Restate word for word the lines beginning at the one that contains "front_bezel();" and ending at the one that contains "bpy.context.scene.collection.objects.link(empty)"; include both and nothing else.

[Begin Recorded data]

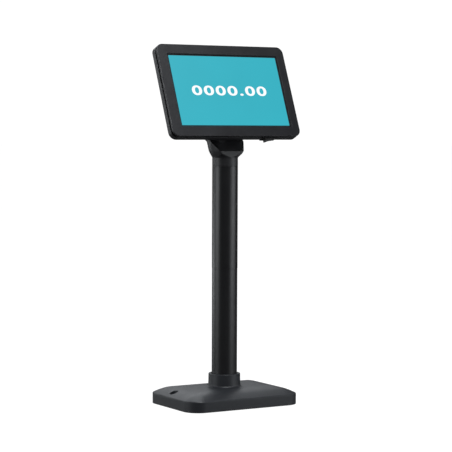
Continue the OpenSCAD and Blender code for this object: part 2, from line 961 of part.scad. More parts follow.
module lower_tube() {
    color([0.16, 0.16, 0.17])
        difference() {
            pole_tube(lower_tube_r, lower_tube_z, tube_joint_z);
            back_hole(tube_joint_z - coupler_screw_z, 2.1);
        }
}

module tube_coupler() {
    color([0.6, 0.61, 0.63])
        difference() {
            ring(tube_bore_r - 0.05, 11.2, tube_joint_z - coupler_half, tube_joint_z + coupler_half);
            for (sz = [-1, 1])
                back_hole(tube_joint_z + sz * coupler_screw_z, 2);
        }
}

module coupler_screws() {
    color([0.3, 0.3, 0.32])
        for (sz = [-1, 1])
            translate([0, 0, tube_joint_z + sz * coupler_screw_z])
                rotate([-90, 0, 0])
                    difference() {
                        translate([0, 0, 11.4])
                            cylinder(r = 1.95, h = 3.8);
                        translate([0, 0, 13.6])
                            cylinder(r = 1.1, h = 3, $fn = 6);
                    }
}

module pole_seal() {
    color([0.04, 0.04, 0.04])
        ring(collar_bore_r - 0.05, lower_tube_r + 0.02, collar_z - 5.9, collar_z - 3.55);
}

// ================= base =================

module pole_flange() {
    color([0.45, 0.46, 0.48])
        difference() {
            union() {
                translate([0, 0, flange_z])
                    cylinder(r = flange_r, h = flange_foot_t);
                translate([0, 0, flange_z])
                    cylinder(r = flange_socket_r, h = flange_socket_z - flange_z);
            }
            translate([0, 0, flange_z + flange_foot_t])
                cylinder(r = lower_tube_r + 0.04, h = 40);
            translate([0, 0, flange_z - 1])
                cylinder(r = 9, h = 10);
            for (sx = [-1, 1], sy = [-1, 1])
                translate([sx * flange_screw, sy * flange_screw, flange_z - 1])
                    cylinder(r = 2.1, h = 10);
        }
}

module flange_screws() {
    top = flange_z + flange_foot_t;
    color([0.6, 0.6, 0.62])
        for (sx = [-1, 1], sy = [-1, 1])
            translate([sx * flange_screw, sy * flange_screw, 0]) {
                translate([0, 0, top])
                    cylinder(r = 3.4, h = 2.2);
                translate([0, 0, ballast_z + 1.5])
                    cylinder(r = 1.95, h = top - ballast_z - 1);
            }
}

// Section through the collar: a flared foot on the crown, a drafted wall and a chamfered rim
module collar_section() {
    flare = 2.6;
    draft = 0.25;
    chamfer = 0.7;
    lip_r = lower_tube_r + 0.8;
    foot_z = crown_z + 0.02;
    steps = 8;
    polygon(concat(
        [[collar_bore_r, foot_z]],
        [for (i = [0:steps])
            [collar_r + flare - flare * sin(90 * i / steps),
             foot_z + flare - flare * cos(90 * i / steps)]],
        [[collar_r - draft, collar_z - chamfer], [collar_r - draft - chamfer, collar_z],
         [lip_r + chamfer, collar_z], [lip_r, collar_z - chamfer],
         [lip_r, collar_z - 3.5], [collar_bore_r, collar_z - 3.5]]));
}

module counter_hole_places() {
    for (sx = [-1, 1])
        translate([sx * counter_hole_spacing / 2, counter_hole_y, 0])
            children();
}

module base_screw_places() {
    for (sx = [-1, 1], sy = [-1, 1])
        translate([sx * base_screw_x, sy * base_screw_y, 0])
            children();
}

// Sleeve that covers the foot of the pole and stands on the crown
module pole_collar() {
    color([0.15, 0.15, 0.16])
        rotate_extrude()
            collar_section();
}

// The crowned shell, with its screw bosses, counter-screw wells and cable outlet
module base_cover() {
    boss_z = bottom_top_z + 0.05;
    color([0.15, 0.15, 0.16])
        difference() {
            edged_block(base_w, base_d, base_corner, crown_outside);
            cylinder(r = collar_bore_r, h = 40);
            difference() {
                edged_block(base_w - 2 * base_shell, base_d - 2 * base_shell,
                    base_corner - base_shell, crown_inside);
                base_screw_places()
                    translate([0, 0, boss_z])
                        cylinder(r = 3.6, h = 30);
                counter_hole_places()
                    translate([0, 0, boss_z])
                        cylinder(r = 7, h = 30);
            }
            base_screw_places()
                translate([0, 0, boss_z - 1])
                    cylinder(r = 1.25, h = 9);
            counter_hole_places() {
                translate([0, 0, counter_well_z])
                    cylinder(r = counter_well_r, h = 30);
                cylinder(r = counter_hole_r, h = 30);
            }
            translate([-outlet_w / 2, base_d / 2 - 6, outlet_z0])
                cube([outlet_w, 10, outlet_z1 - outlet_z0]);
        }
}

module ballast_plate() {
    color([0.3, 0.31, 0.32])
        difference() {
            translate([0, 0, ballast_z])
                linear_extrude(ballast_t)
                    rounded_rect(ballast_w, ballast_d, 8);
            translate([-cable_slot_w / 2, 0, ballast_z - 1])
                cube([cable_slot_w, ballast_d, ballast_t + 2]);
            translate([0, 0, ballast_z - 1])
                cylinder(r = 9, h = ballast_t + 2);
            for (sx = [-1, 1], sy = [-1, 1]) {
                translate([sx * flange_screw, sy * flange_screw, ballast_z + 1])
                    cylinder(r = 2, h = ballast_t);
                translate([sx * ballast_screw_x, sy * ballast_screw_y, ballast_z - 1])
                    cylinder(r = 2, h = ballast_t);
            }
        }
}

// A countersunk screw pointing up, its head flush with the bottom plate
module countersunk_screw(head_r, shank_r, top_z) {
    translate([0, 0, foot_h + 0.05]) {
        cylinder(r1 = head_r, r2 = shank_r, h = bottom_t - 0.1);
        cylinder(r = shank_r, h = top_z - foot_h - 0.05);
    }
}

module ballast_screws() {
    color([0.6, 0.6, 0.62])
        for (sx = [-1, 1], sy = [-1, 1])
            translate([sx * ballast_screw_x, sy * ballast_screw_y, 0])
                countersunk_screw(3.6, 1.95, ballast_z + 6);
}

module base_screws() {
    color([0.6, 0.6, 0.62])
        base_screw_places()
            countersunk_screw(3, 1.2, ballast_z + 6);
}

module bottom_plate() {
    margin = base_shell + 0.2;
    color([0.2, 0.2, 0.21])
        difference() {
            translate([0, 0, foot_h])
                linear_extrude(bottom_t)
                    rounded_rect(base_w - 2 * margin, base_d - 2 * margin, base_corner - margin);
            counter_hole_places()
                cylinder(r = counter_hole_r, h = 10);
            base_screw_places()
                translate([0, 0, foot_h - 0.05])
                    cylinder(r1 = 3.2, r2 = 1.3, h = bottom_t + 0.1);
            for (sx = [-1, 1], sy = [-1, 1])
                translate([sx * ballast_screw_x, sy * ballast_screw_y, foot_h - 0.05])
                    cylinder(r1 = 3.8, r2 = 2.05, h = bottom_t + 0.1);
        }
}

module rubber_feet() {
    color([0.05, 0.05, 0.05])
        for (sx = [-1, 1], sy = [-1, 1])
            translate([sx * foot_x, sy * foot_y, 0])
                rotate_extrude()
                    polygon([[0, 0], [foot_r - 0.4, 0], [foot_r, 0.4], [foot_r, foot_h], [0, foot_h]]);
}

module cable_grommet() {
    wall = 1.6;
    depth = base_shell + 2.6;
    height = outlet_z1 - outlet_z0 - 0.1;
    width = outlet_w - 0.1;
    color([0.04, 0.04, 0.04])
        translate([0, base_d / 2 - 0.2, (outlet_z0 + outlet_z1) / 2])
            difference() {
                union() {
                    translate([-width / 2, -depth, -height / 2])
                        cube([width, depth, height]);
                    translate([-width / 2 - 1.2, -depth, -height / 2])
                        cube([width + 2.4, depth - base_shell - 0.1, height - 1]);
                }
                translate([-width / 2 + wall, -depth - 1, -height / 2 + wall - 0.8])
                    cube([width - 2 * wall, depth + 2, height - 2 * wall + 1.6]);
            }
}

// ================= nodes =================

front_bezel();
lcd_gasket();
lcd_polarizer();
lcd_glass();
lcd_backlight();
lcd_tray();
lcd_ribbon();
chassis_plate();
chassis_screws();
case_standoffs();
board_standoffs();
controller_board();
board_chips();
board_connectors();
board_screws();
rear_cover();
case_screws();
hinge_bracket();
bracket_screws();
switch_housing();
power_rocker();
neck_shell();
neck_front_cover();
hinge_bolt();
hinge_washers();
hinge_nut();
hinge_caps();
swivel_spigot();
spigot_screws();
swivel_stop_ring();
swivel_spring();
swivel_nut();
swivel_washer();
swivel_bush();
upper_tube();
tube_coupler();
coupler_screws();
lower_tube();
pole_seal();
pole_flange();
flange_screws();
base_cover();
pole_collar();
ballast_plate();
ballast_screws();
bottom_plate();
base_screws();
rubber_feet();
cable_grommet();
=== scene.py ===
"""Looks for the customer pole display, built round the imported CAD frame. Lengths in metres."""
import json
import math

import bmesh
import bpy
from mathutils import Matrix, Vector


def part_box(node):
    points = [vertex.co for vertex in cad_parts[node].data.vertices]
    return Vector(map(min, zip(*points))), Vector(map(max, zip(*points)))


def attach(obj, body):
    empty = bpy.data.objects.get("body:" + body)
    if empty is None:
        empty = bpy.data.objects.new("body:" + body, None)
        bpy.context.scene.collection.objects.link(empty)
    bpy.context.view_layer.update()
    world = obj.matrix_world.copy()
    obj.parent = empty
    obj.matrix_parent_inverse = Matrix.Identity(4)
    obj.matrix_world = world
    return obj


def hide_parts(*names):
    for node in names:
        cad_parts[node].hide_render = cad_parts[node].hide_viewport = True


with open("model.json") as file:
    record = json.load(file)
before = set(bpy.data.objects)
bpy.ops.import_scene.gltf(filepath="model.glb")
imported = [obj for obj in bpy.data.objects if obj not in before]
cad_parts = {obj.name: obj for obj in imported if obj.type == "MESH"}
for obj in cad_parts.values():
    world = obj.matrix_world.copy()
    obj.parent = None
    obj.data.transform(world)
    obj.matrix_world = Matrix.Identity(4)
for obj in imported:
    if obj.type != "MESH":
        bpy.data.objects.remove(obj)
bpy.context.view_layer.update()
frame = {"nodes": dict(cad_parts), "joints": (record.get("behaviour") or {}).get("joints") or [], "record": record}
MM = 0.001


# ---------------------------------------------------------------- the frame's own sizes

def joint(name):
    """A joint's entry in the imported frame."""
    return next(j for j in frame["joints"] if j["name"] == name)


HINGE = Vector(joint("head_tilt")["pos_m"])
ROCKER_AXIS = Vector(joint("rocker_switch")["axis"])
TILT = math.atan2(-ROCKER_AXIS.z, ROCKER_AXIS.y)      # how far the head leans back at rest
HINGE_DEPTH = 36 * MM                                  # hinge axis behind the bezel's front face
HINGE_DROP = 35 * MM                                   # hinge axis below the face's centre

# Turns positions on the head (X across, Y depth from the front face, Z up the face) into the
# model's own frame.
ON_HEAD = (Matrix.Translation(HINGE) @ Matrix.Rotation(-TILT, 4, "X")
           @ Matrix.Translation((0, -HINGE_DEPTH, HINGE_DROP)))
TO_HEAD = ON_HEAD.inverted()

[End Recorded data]

§ Written answer:
front_bezel();
lcd_gasket();
lcd_polarizer();
lcd_glass();
lcd_backlight();
lcd_tray();
lcd_ribbon();
chassis_plate();
chassis_screws();
case_standoffs();
board_standoffs();
controller_board();
board_chips();
board_connectors();
board_screws();
rear_cover();
case_screws();
hinge_bracket();
bracket_screws();
switch_housing();
power_rocker();
neck_shell();
neck_front_cover();
hinge_bolt();
hinge_washers();
hinge_nut();
hinge_caps();
swivel_spigot();
spigot_screws();
swivel_stop_ring();
swivel_spring();
swivel_nut();
swivel_washer();
swivel_bush();
upper_tube();
tube_coupler();
coupler_screws();
lower_tube();
pole_seal();
pole_flange();
flange_screws();
base_cover();
pole_collar();
ballast_plate();
ballast_screws();
bottom_plate();
base_screws();
rubber_feet();
cable_grommet();
=== scene.py ===
"""Looks for the customer pole display, built round the imported CAD frame. Lengths in metres."""
import json
import math

import bmesh
import bpy
from mathutils import Matrix, Vector


def part_box(node):
    points = [vertex.co for vertex in cad_parts[node].data.vertices]
    return Vector(map(min, zip(*points))), Vector(map(max, zip(*points)))


def attach(obj, body):
    empty = bpy.data.objects.get("body:" + body)
    if empty is None:
        empty = bpy.data.objects.new("body:" + body, None)
        bpy.context.scene.collection.objects.link(empty)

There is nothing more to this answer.